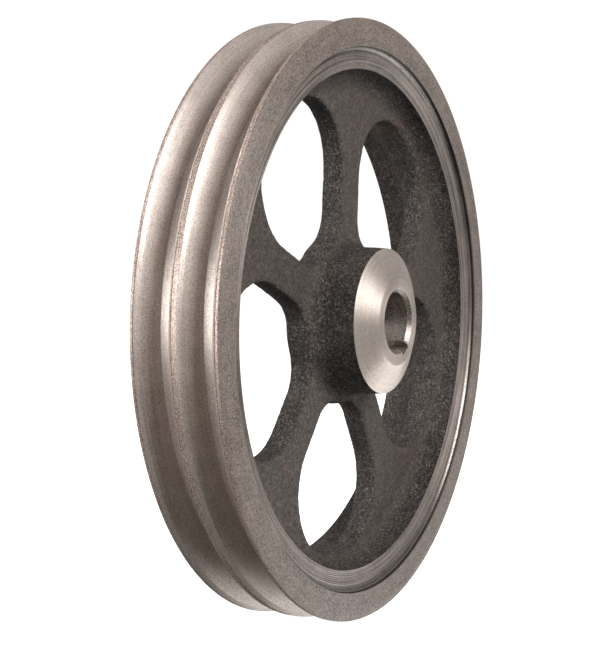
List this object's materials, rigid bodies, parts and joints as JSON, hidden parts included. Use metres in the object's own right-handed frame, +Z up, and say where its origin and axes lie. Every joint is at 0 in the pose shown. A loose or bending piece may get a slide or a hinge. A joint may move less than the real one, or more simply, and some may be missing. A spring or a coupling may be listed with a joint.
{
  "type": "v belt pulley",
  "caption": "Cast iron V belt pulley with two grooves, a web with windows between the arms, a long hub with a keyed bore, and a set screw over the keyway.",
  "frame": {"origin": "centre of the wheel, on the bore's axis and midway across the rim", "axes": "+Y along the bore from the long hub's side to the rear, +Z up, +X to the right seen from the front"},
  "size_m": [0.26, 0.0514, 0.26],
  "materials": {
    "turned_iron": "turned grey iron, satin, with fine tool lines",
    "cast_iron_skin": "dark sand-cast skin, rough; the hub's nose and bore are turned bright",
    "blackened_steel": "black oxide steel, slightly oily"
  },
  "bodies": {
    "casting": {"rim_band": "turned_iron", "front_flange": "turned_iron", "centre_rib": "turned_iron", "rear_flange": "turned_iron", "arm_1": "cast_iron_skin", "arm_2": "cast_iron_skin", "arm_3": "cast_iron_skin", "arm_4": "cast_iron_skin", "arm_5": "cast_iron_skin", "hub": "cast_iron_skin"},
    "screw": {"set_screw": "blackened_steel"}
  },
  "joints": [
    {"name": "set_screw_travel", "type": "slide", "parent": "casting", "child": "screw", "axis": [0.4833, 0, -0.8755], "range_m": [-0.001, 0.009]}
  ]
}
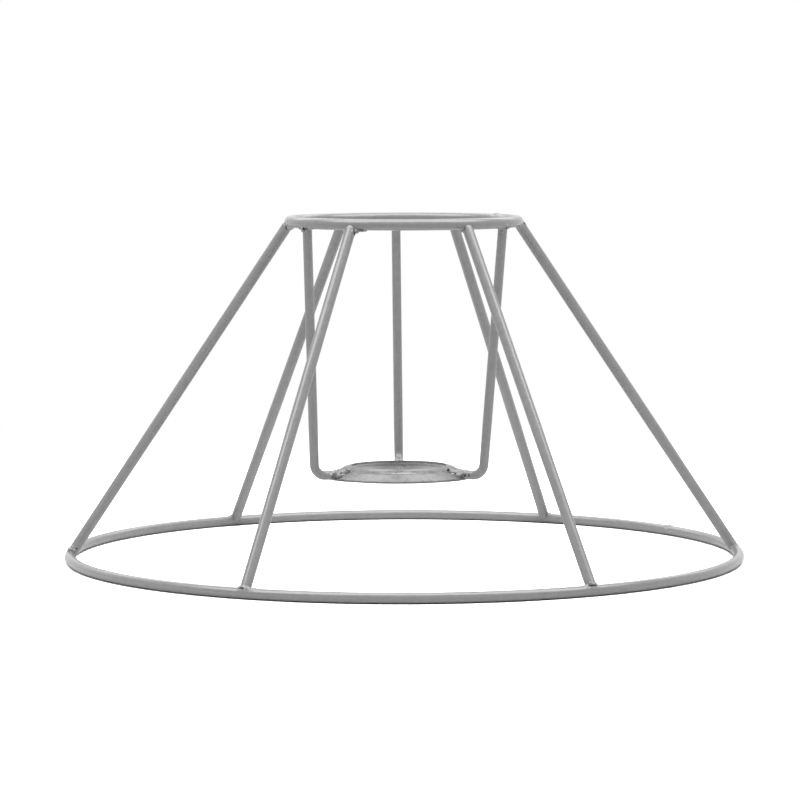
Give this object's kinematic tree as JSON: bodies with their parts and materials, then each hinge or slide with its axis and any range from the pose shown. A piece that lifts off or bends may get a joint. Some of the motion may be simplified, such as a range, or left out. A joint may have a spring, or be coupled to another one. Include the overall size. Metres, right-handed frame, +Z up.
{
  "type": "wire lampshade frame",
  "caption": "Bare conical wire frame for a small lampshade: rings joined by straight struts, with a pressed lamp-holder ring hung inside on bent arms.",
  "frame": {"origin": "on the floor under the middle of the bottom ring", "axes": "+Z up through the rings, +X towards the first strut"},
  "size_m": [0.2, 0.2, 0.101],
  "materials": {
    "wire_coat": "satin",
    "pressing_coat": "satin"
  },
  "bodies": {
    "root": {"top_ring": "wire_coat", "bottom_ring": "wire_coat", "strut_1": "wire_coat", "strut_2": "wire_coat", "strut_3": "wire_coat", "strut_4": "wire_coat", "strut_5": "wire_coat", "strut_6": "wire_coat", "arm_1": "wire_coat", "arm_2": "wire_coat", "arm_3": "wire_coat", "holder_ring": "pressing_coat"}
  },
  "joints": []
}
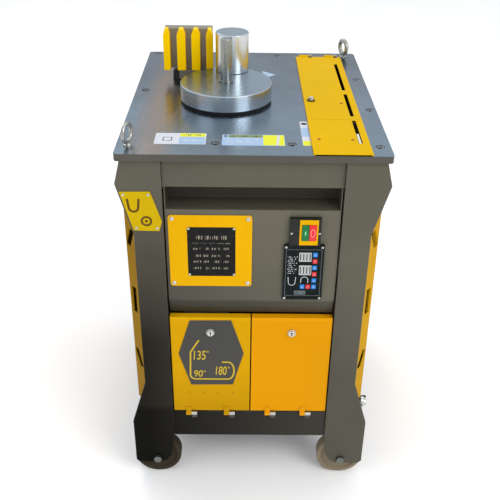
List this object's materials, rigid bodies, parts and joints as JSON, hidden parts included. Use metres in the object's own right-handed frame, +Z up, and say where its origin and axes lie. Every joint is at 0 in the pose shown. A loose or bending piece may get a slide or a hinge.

WHAT IS NEEDED =
Please reproduce every line of the material word for word.

SOLUTION TO THE EXERCISE =
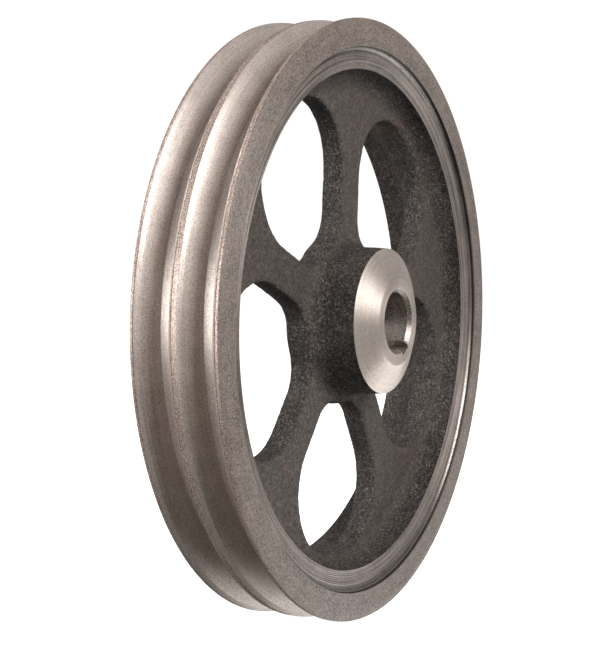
List this object's materials, rigid bodies, parts and joints as JSON, hidden parts included. Use metres in the object's own right-handed frame, +Z up, and say where its origin and axes lie. Every joint is at 0 in the pose shown. A loose or bending piece may get a slide or a hinge. A joint may move less than the real one, or more simply, and some may be missing. A spring or a coupling may be listed with a joint.
{
  "type": "v belt pulley",
  "caption": "Cast iron V belt pulley with two grooves, a web with windows between the arms, a long hub with a keyed bore, and a set screw over the keyway.",
  "frame": {"origin": "centre of the wheel, on the bore's axis and midway across the rim", "axes": "+Y along the bore from the long hub's side to the rear, +Z up, +X to the right seen from the front"},
  "size_m": [0.26, 0.0514, 0.26],
  "materials": {
    "turned_iron": "turned grey iron, satin, with fine tool lines",
    "cast_iron_skin": "dark sand-cast skin, rough; the hub's nose and bore are turned bright",
    "blackened_steel": "black oxide steel, slightly oily"
  },
  "bodies": {
    "casting": {"rim_band": "turned_iron", "front_flange": "turned_iron", "centre_rib": "turned_iron", "rear_flange": "turned_iron", "arm_1": "cast_iron_skin", "arm_2": "cast_iron_skin", "arm_3": "cast_iron_skin", "arm_4": "cast_iron_skin", "arm_5": "cast_iron_skin", "hub": "cast_iron_skin"},
    "screw": {"set_screw": "blackened_steel"}
  },
  "joints": [
    {"name": "set_screw_travel", "type": "slide", "parent": "casting", "child": "screw", "axis": [0.4833, 0, -0.8755], "range_m": [-0.001, 0.009]}
  ]
}
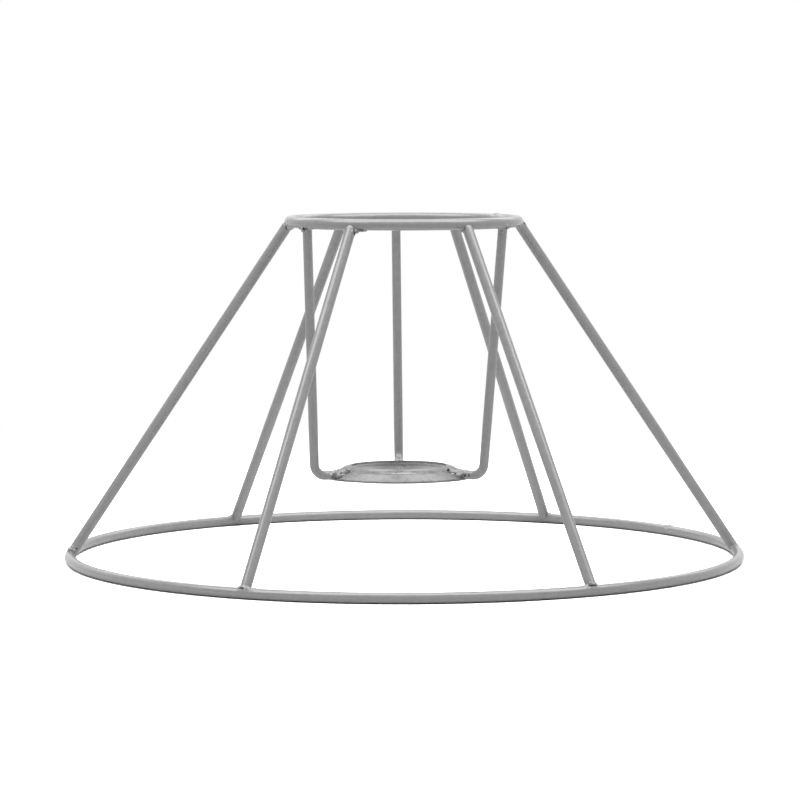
Give this object's kinematic tree as JSON: bodies with their parts and materials, then each hinge or slide with its axis and any range from the pose shown. A piece that lifts off or bends may get a joint. Some of the motion may be simplified, such as a range, or left out. A joint may have a spring, or be coupled to another one. Include the overall size. Metres, right-handed frame, +Z up.
{
  "type": "wire lampshade frame",
  "caption": "Bare conical wire frame for a small lampshade: rings joined by straight struts, with a pressed lamp-holder ring hung inside on bent arms.",
  "frame": {"origin": "on the floor under the middle of the bottom ring", "axes": "+Z up through the rings, +X towards the first strut"},
  "size_m": [0.2, 0.2, 0.101],
  "materials": {
    "wire_coat": "satin",
    "pressing_coat": "satin"
  },
  "bodies": {
    "root": {"top_ring": "wire_coat", "bottom_ring": "wire_coat", "strut_1": "wire_coat", "strut_2": "wire_coat", "strut_3": "wire_coat", "strut_4": "wire_coat", "strut_5": "wire_coat", "strut_6": "wire_coat", "arm_1": "wire_coat", "arm_2": "wire_coat", "arm_3": "wire_coat", "holder_ring": "pressing_coat"}
  },
  "joints": []
}
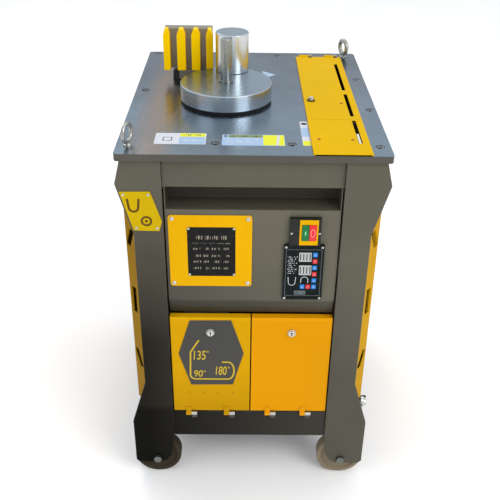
List this object's materials, rigid bodies, parts and joints as JSON, hidden parts included. Use metres in the object's own right-handed frame, +Z up, and say where its origin and axes lie. Every joint is at 0 in the pose shown. A loose or bending piece may get a slide or a hinge.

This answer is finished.